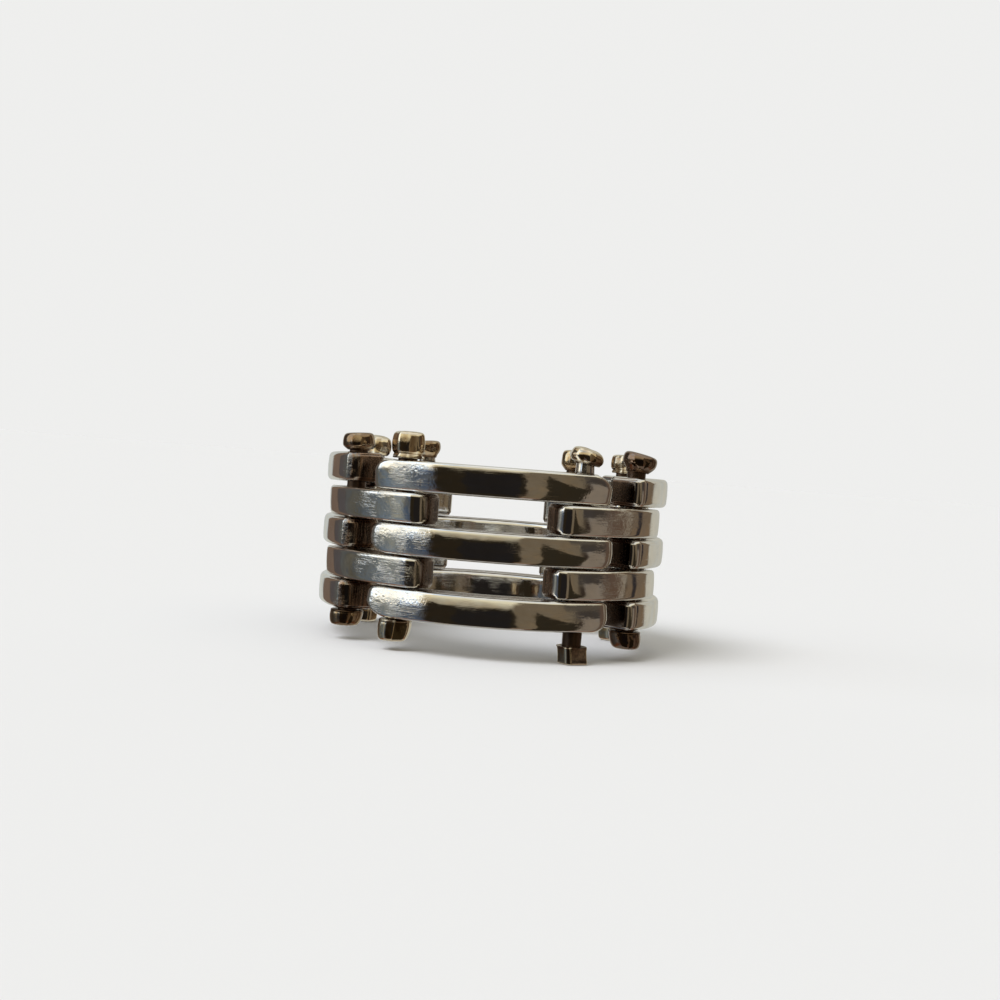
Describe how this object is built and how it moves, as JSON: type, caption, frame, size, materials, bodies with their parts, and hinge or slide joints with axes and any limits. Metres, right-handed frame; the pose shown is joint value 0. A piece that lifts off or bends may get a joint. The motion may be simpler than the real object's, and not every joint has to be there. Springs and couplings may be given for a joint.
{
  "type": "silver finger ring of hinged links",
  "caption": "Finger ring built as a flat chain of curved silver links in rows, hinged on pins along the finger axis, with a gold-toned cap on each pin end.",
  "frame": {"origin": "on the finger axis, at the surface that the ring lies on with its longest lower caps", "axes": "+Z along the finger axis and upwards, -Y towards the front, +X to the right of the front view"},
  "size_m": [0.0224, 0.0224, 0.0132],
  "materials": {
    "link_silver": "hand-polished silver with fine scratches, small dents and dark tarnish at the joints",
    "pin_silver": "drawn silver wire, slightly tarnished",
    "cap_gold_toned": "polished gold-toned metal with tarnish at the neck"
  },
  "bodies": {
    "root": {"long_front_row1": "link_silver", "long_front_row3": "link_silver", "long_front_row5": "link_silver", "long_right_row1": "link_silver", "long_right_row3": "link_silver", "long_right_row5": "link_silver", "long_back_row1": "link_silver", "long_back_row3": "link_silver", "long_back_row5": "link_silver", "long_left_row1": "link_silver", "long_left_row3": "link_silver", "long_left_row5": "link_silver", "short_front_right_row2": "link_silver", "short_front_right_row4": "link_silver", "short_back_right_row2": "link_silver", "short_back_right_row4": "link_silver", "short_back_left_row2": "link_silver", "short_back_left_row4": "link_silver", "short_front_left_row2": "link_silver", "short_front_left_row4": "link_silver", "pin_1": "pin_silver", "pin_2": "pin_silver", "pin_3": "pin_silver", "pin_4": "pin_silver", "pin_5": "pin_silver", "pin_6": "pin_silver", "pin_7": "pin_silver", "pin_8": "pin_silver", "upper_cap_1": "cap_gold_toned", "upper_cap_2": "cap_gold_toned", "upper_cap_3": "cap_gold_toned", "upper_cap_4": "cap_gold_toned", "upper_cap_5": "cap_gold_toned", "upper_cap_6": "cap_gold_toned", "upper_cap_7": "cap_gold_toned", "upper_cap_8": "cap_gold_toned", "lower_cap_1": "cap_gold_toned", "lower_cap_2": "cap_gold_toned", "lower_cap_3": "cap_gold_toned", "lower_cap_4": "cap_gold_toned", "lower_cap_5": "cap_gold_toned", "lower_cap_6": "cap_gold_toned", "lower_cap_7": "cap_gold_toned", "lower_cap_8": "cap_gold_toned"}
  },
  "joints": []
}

+ + + + +

Return the listing above in its exact form.

* _REPLY_
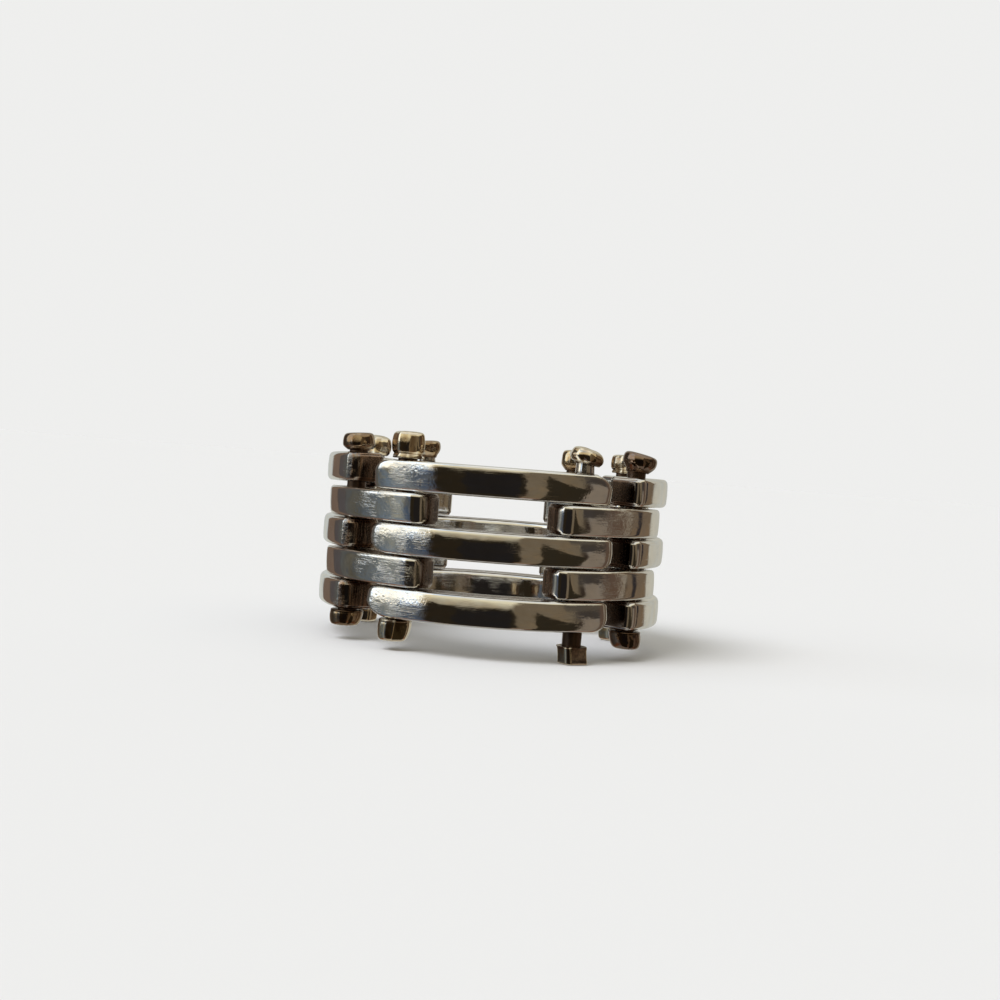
Describe how this object is built and how it moves, as JSON: type, caption, frame, size, materials, bodies with their parts, and hinge or slide joints with axes and any limits. Metres, right-handed frame; the pose shown is joint value 0. A piece that lifts off or bends may get a joint. The motion may be simpler than the real object's, and not every joint has to be there. Springs and couplings may be given for a joint.
{
  "type": "silver finger ring of hinged links",
  "caption": "Finger ring built as a flat chain of curved silver links in rows, hinged on pins along the finger axis, with a gold-toned cap on each pin end.",
  "frame": {"origin": "on the finger axis, at the surface that the ring lies on with its longest lower caps", "axes": "+Z along the finger axis and upwards, -Y towards the front, +X to the right of the front view"},
  "size_m": [0.0224, 0.0224, 0.0132],
  "materials": {
    "link_silver": "hand-polished silver with fine scratches, small dents and dark tarnish at the joints",
    "pin_silver": "drawn silver wire, slightly tarnished",
    "cap_gold_toned": "polished gold-toned metal with tarnish at the neck"
  },
  "bodies": {
    "root": {"long_front_row1": "link_silver", "long_front_row3": "link_silver", "long_front_row5": "link_silver", "long_right_row1": "link_silver", "long_right_row3": "link_silver", "long_right_row5": "link_silver", "long_back_row1": "link_silver", "long_back_row3": "link_silver", "long_back_row5": "link_silver", "long_left_row1": "link_silver", "long_left_row3": "link_silver", "long_left_row5": "link_silver", "short_front_right_row2": "link_silver", "short_front_right_row4": "link_silver", "short_back_right_row2": "link_silver", "short_back_right_row4": "link_silver", "short_back_left_row2": "link_silver", "short_back_left_row4": "link_silver", "short_front_left_row2": "link_silver", "short_front_left_row4": "link_silver", "pin_1": "pin_silver", "pin_2": "pin_silver", "pin_3": "pin_silver", "pin_4": "pin_silver", "pin_5": "pin_silver", "pin_6": "pin_silver", "pin_7": "pin_silver", "pin_8": "pin_silver", "upper_cap_1": "cap_gold_toned", "upper_cap_2": "cap_gold_toned", "upper_cap_3": "cap_gold_toned", "upper_cap_4": "cap_gold_toned", "upper_cap_5": "cap_gold_toned", "upper_cap_6": "cap_gold_toned", "upper_cap_7": "cap_gold_toned", "upper_cap_8": "cap_gold_toned", "lower_cap_1": "cap_gold_toned", "lower_cap_2": "cap_gold_toned", "lower_cap_3": "cap_gold_toned", "lower_cap_4": "cap_gold_toned", "lower_cap_5": "cap_gold_toned", "lower_cap_6": "cap_gold_toned", "lower_cap_7": "cap_gold_toned", "lower_cap_8": "cap_gold_toned"}
  },
  "joints": []
}